Mesmo assim, o ano de 2018 tem sido especial para o gênero no Brasil, em especial por causa dos lançamentos de três filmes expressivos e que não tiveram medo de tirar o espectador da sua zona de conforto: As Boas Maneiras, O Nó do Diabo e O Animal Cordial. Cada um, a seu modo, faz uso de elementos do gênero para retomar a mais velha tradição do terror, o de refletir os temores e ansiedades coletivas. E vamos convir, temores e ansiedades não faltam no Brasil…

Peguemos, por exemplo, O Nó do Diabo. É uma produção nordestina que faz uso do formato antologia – são várias histórias diferentes, ambientadas no mesmo lugar em épocas distintas, e cada história fica sob o comando de um diretor – para compor um painel do horror da época da escravatura, e como esse horror histórico nos acompanha ainda hoje. Apesar de o filme fazer uso de um conhecido formato de cinema, popularizado dentro do gênero horror especialmente pelos britânicos, o sentimento básico do filme e o seu contexto são absolutamente brasileiros. Afinal, o horror de ser negro no Brasil é um sentimento compartilhado por uma fatia expressiva da população.

O Animal Cordial, da diretora Gabriela Amaral Almeida, também usa um formato conhecido, o do filme situado num único cenário: É um longa “sitiado” no qual o mal não está tentando entrar no local onde se passa a história, na verdade ele já está dentro do lugar, aterrorizando os demais personagens. Um filme eminentemente paulista, O Animal Cordial toca em alguns pontos sensíveis do Brasil moderno: o grande vilão do filme, o empresário vivido por Murilo Benício, parece por fora o sujeito mais normal do mundo, mas mal consegue disfarçar sua homofobia e é daqueles para quem “bandido bom é bandido morto”.

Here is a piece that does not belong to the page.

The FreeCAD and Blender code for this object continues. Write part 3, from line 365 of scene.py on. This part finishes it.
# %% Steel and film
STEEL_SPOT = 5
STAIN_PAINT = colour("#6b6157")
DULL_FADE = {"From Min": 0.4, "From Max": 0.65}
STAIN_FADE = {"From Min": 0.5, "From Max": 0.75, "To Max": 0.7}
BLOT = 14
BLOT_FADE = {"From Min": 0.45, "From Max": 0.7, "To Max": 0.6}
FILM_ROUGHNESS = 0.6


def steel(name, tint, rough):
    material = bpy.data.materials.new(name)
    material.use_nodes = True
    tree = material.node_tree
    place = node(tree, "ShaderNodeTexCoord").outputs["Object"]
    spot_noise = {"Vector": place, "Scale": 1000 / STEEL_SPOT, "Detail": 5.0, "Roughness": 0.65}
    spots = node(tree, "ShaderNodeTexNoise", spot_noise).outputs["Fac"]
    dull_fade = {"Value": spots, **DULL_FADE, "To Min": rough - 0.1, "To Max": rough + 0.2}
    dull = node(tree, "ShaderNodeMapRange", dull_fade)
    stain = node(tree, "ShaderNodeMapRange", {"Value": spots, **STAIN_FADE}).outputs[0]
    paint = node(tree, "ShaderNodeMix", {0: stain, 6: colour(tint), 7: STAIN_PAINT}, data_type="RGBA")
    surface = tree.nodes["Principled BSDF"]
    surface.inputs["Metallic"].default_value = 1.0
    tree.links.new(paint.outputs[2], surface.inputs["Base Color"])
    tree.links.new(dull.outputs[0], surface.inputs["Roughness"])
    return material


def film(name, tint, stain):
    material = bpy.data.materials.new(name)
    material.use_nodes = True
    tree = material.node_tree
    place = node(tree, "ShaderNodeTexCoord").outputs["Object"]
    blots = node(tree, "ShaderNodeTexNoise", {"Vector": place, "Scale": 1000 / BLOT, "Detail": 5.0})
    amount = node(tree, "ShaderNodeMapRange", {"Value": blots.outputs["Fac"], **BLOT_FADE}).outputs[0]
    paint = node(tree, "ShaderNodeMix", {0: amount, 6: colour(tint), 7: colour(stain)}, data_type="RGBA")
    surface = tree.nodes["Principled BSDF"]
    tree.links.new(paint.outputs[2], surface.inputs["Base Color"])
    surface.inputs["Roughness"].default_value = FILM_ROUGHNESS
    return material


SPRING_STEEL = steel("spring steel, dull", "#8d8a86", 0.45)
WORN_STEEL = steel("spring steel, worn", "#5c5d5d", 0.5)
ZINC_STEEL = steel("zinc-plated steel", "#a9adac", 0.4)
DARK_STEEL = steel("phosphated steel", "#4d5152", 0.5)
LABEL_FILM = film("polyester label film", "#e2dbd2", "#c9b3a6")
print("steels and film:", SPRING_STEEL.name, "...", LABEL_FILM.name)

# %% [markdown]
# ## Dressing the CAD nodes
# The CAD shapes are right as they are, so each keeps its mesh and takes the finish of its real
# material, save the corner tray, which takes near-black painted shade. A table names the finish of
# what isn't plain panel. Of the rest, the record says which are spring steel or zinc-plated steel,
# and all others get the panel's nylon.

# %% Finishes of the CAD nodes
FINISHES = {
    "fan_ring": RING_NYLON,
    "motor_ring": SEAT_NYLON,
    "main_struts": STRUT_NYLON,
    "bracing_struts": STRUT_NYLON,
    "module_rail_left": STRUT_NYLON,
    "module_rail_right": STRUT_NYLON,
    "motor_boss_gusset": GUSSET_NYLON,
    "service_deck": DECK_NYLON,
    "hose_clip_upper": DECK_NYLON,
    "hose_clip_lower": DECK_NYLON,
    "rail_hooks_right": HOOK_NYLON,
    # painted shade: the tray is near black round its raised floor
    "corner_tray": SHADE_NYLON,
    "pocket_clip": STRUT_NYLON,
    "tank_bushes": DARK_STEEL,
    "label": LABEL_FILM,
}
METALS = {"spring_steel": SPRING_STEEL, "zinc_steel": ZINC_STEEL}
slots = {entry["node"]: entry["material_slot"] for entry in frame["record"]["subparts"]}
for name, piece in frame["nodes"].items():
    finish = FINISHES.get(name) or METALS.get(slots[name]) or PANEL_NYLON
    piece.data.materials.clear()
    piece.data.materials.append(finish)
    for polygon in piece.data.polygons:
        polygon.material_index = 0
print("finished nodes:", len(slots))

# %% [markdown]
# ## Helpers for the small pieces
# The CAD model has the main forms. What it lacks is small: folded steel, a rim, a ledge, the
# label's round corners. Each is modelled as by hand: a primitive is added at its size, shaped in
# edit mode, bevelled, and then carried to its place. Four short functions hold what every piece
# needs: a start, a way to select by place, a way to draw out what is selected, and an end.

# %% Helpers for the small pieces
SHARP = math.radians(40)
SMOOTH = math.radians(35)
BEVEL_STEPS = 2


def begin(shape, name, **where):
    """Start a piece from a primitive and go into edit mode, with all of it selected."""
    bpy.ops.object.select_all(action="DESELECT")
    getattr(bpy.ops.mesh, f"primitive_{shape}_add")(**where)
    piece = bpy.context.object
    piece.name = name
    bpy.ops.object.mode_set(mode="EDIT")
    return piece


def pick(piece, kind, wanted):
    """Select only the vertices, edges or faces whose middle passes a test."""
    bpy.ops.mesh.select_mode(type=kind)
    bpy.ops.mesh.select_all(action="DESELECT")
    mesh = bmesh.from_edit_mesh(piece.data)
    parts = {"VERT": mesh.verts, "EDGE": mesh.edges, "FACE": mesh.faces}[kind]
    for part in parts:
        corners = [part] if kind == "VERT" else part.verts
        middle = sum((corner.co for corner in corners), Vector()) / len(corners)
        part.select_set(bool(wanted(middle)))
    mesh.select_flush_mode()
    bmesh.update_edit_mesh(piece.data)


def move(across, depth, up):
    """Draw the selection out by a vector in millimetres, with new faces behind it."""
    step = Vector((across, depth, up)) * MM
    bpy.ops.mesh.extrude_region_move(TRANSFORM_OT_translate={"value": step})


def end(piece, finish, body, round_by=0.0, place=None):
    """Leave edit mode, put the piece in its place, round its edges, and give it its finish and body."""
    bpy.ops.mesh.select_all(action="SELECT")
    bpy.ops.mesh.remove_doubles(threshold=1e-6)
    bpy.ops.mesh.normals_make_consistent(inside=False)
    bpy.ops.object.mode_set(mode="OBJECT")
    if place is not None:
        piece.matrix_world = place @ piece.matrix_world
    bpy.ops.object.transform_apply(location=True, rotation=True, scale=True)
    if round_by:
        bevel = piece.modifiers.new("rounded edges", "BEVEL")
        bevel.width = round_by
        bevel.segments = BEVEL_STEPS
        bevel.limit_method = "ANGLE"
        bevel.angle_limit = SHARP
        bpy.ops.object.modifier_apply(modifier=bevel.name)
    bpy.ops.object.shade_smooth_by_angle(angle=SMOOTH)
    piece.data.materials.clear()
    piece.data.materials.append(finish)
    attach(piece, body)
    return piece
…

De fato, o filme parece observar, num microcosmo, essa raiva que tomou conta do Brasil em tempos recentes, esse sentimento que impede o diálogo e qualquer tentativa de empatia com quem pense ou viva de maneira diferente do “padrão”. E é um filme que também não economiza no sangue e na loucura, como qualquer exemplar digno dos gêneros thriller e terror. Tenho algumas reservas com os rumos tomados pelo roteiro, como apontei na minha crítica, mas é inegável que O Animal Cordial é um filme sobre o Brasil de agora, e seu horror é genuíno e familiar.

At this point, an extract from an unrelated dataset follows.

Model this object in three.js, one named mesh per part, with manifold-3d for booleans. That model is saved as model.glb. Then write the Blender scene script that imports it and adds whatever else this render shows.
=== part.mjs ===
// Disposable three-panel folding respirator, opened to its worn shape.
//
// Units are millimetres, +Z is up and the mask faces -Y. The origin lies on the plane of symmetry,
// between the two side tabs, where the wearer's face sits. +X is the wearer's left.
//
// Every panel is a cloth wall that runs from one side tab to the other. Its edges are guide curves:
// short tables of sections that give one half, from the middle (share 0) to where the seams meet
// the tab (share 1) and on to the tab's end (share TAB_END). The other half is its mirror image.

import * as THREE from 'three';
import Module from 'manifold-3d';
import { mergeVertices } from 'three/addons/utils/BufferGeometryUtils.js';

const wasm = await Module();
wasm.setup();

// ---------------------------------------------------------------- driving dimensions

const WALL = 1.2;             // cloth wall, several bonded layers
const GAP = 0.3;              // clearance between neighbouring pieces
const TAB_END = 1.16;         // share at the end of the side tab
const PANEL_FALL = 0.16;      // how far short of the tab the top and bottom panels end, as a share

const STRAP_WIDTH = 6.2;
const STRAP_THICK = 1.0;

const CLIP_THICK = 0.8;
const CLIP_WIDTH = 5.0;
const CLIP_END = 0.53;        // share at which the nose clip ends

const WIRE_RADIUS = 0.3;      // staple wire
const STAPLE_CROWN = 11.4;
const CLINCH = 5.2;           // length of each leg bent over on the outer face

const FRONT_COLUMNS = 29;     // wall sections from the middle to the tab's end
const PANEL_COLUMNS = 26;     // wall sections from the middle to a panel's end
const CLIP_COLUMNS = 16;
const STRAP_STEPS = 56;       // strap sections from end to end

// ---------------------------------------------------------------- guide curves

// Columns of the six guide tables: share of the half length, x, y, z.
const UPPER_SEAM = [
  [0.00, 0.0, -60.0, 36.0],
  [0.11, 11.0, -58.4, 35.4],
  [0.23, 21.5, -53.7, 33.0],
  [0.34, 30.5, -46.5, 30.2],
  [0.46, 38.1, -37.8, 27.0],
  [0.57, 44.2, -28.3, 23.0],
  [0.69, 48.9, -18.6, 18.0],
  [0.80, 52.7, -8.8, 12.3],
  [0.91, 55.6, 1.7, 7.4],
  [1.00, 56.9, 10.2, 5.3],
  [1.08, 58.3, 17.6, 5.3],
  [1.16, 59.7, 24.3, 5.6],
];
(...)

E o melhor dos três filmes, As Boas Maneiras, é justamente o mais inovador. O filme dos diretores Juliana Rojas e Marco Dutra é uma fábula esquisita, onde nem tudo se encaixa ou faz sentido do ponto de vista de “trama”, mas isso na verdade nem importa tanto. Nele, estamos no terreno da fantasia, onde de novo vemos o abismo das relações sociais do Brasil sendo abordadas via contexto fantástico. A empregada negra e pobre (Isabel Zuaa) começa a trabalhar para a patroa jovem, branca, rica e grávida (Marjorie Estiano), e descobre o seu segredo. É um filme fascinante, dividido em duas metades e curiosamente os cineastas/roteiristas não se preocupam em amarrar direito a ligação entre elas. Mas isso não diminui o fascínio da obra, que se mostra bem plantada no terreno das fábulas, fazendo uso de elementos brasileiros – e ótimos efeitos visuais – para contar sua história única. Ao final, As Boas Maneiras se mostra tão diferenciado que nem se pode reduzi-lo ao estereótipo de “filme de lobisomem”.

E de novo, o horror das relações sociais brasileiras surge como subtexto na história, de forma mais discreta, mas não menos envolvente, que nos outros dois filmes. A relação entre as duas mulheres inicialmente desperta paralelos com a escravidão, tema de O Nó do Diabo. Mas as duas personagens de classes sociais distintas se aproximam – em parte porque a rica se tornou uma “pária” por causa da gravidez. Depois se afastam, não sem antes a pobre levar uma coisa da rica para o seu mundo, o que acabará tendo consequências para todos. Essa distinta separação entre as pessoas, e o elemento diferente que mais tarde se tornará importantíssimo para a história, são eminentemente brasileiros e bem trabalhados no filme. Que, aliás, não se esquece de assustar o espectador com elementos tradicionais do gênero – a cena dos garotos presos no shopping à noite, a turba enfurecida ao final que parece estar a caminho do castelo de Frankenstein…

As Boas Maneiras acaba sendo um dos melhores filmes nacionais do ano – talvez o melhor? Com certeza é o mais único. Junto com O Nó do Diabo e O Animal Cordial, demonstram a força do cinema de horror brasileiro este ano: Ora, nosso país é pródigo em lendas, causos, historinhas do tinhoso, violência entre as pessoas e políticos assustadores. Neste sentido, os três filmes refletem os temores atuais da sociedade e não oferecem respostas fáceis para como lidar com esses medos. A vida no Brasil anda muito assustadora e tende a ficar mais ainda, então esperem ver mais filmes de terror nacionais nas telas no futuro.

Bem… Para não deixar você, leitor, com uma sensação de medo ao fim deste texto… Sabe o que foi ainda melhor? Pudemos conferir os três nas salas de cinema de Manaus. Pelo menos os cinéfilos da cidade realmente estão vivendo um bom momento.